## What you are asked to do
Line by line, reproduce exactly the beginning of the listing below, ending with the line that contains "const fullCurl = 80;" and adding nothing.

## Start Data extract

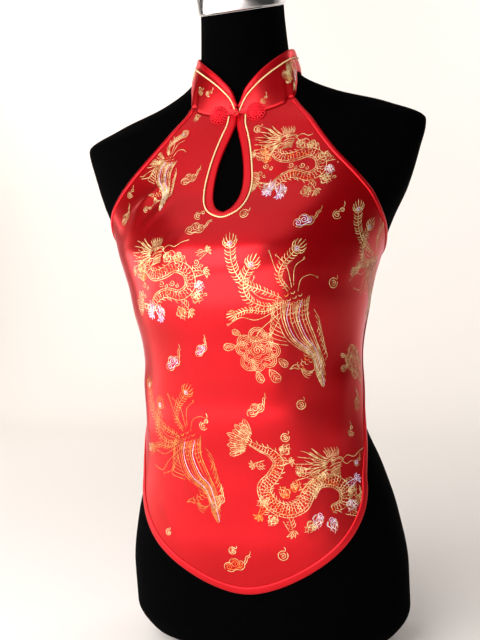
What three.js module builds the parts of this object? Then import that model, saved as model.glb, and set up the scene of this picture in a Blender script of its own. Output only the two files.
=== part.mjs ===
// A red brocade halter top with a mandarin collar, worn by a black dress form.
// Millimetres, +Z up. The form faces -Y and stands on Z = 0. +X is the wearer's left.
// "Azimuth" is the angle round the form from the middle of its front, in degrees.
import * as THREE from "three";

// Driving sizes
const degrees = Math.PI / 180;
const clothThickness = 1.2;
const bindingThickness = 0.9;
const seamGap = 0.35;
const pipingRadius = 0.8;
const pipingSides = 6;
const halfColumns = 14;
const hemRoundness = 1.8;
const fullCurl = 80;

// Sections of the dress form: half width, depth to the front and to the back, and how square they are
const formSections = [
  { height: 0, width: 102, front: 52, back: 68, corner: 2.2 },
  { height: 5, width: 118, front: 63, back: 81, corner: 2.2 },
  { height: 16, width: 145, front: 79, back: 101, corner: 2.2 },
  { height: 45, width: 163, front: 90, back: 116, corner: 2.2 },
  { height: 90, width: 163, front: 100, back: 121, corner: 2.2 },
  { height: 150, width: 154, front: 108, back: 116, corner: 2.2 },
  { height: 205, width: 138, front: 105, back: 104, corner: 2.2 },
  { height: 245, width: 122, front: 101, back: 90, corner: 2.2 },
  { height: 285, width: 112, front: 101, back: 79, corner: 2.2 },
  { height: 320, width: 113, front: 110, back: 76, corner: 2.25 },
  { height: 355, width: 119, front: 126, back: 78, corner: 2.3 },
  { height: 400, width: 131, front: 146, back: 87, corner: 2.4 },
  { height: 425, width: 138, front: 149, back: 92, corner: 2.4 },
  { height: 450, width: 147, front: 144, back: 97, corner: 2.4 },
  { height: 485, width: 162, front: 121, back: 100, corner: 2.3 },
  { height: 520, width: 180, front: 93, back: 100, corner: 2.3 },
  { height: 560, width: 194, front: 71, back: 95, corner: 2.3 },
  { height: 590, width: 202, front: 58, back: 86, corner: 2.2 },
  { height: 612, width: 163, front: 50, back: 80, corner: 1.8 },
  { height: 632, width: 105, front: 47, back: 71, corner: 1.7 },
  { height: 650, width: 70, front: 47, back: 61, corner: 1.8 },
  { height: 666, width: 54, front: 48, back: 52, corner: 2 },
  { height: 700, width: 50, front: 54, back: 43, corner: 2 },
  { height: 740, width: 48, front: 61, back: 36, corner: 2 },
  { height: 770, width: 48, front: 66, back: 31, corner: 2 },
];

// How far the cloth stands off the form at the middle, obliquely and at the side
const obliqueAzimuth = 60;
const sideAzimuth = 95;
const easeRows = [
  { height: 85, middle: 1.6, oblique: 1.6, side: 1.6 },
  { height: 150, middle: 1.2, oblique: 2, side: 1.6 },
  { height: 205, middle: 8, oblique: 7, side: 3 },
  { height: 245, middle: 17, oblique: 16, side: 6 },
  { height: 285, middle: 23, oblique: 21, side: 8 },
  { height: 320, middle: 20, oblique: 17, side: 6 },
  { height: 355, middle: 12, oblique: 10, side: 3 },
  { height: 400, middle: 3, oblique: 4, side: 1.5 },
  { height: 425, middle: 0.8, oblique: 1.6, side: 1 },
  { height: 485, middle: 2, oblique: 1.6, side: 1 },
  { height: 590, middle: 1.8, oblique: 1.6, side: 1.6 },
  { height: 660, middle: 2, oblique: 1.8, side: 1.6 },
];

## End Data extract

## Solved problem
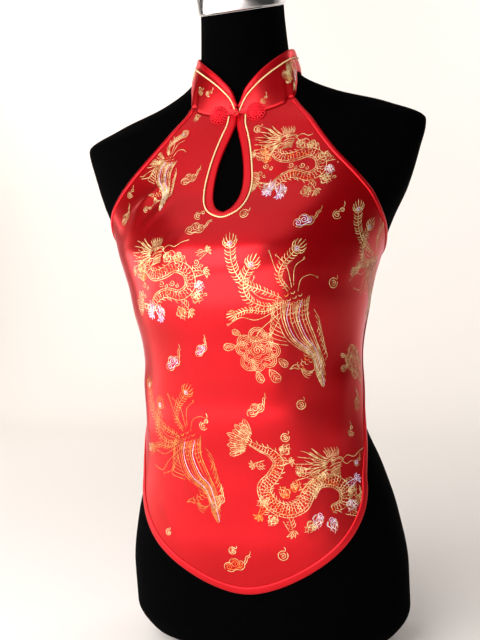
What three.js module builds the parts of this object? Then import that model, saved as model.glb, and set up the scene of this picture in a Blender script of its own. Output only the two files.
=== part.mjs ===
// A red brocade halter top with a mandarin collar, worn by a black dress form.
// Millimetres, +Z up. The form faces -Y and stands on Z = 0. +X is the wearer's left.
// "Azimuth" is the angle round the form from the middle of its front, in degrees.
import * as THREE from "three";

// Driving sizes
const degrees = Math.PI / 180;
const clothThickness = 1.2;
const bindingThickness = 0.9;
const seamGap = 0.35;
const pipingRadius = 0.8;
const pipingSides = 6;
const halfColumns = 14;
const hemRoundness = 1.8;
const fullCurl = 80;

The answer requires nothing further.